Jouer sur les hésitations chinoises
Le problème est que "militairement, la Chine n'a pas envie d’une guerre ouverte avec Taïwan qui entraînerait probablement un conflit avec les États-Unis", assure Marc Lanteigne. D'où le choix d’un blocus. En effet, Pékin peut parier sur le fait "qu’un blocus n'entraînera pas l'intervention des États-Unis", estime Zeno Léoni. Pour lui, Washington aura probablement politiquement du mal à faire accepter à son opinion de s'engager dans un conflit ouvert avec la Chine s'il n’y a pas d’invasion directe de Taïwan.
Cela étant, un blocus peut permettre à la Chine de démontrer qu’elle se prépare "à une première étape nécessaire à toute attaque contre Taïwan", note l’expert de l’université de Norvège.

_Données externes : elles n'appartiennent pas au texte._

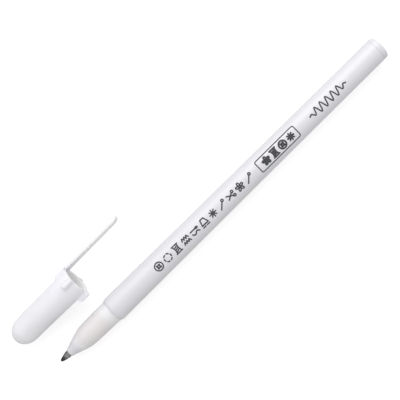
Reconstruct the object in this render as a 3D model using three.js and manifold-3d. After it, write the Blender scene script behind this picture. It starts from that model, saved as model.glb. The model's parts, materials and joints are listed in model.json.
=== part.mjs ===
// Chalk marking pen for cloth, with its cap taken off and laid beside it.
//
// Millimetres, +Z up, lying on the XY plane. The pen lies along X with its writing point towards -X. The cap lies
// on the +Y side with its closed end towards -X. It rests on its dome and on one lug, so its mouth is raised.
// The origin is at the middle of the footprint.
//
// A profile is a list of points (distance along the axis, radius), and turns about that axis.

import * as THREE from 'three';
import Module from 'manifold-3d';
import { mergeVertices } from 'three/addons/utils/BufferGeometryUtils.js';

// Whole pen
const penLength = 140; // front of the ball to the flat of the tail
const fitGap = 0.05; // round a pressed or running piece
const seatGap = 0.06; // between a shoulder and its seat
const outerSides = 40; // facets round a piece that shows
const innerSides = 24; // facets round a piece inside

// Writing point
const ballRadius = 0.35;
const ballShow = 0.22; // how far the ball stands out of its socket
const ballPlay = 0.015; // running clearance round the ball
const lipWall = 0.09; // crimped rim round the ball
const pointRadius = 1.15; // shank of the metal point
const pointConeLength = 2.65;
const pointConeBulge = 0.1; // how far the cone swells past a straight line
const pointLength = 11.6;
const pointShows = 3.5; // metal in front of the nose
const ductRadius = 0.2; // ink duct behind the ball
const ductLength = 0.7;
const channelRadius = 0.5; // holds the ball spring
const channelTaper = 0.5; // length of the taper from the duct to the channel
const crimpRadius = 0.3; // end of the shank, closed in behind the spring
const crimpLength = 0.3;

// Ball spring: a straight finger that bears on the ball, then the coil
const springWireRadius = 0.06;
const springTurns = 9;
const springStepsPerTurn = 8;
const springWireSides = 5;
const springSideGap = 0.08; // between the coil and the channel

// Nose section
const noseLength = 18.65; // from its front rim to the barrel
const noseFrontRadius = 1.35;
const noseConeLength = 4.9; // straight part of the cone
const noseConeRadius = 2.97; // where the cone starts to round over
const noseShoulder = 9.3; // from the front rim to the end of the rounding
const noseShoulderRadius = 3.69;
const noseRearRadius = 3.92;
const noseWall = 0.75;
const spigotLength = 8.6; // pressed into the barrel
const spigotRadius = 3.45;
const snapBeadOffset = 5.5; // from the nose's shoulder
const snapBeadWidth = 0.8;
const snapBeadHeight = 0.12;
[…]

Ainsi, même si ces nouveaux exercices militaires ont de quoi inquiéter par leur ampleur, "la Chine n'a pas pris d'initiative irréversible à l’encontre de Taiwan, ce qui suggère que Pékin ne veut pas que la situation échappe à tout contrôle", affirme Lewis Eves. Le problème est que simuler un blocus représente un geste déjà très belliqueux. Le régime chinois risque de se retrouver rapidement à court d’options pour se montrer toujours plus ferme sans franchir pour autant le Rubicon d’un conflit ouvert.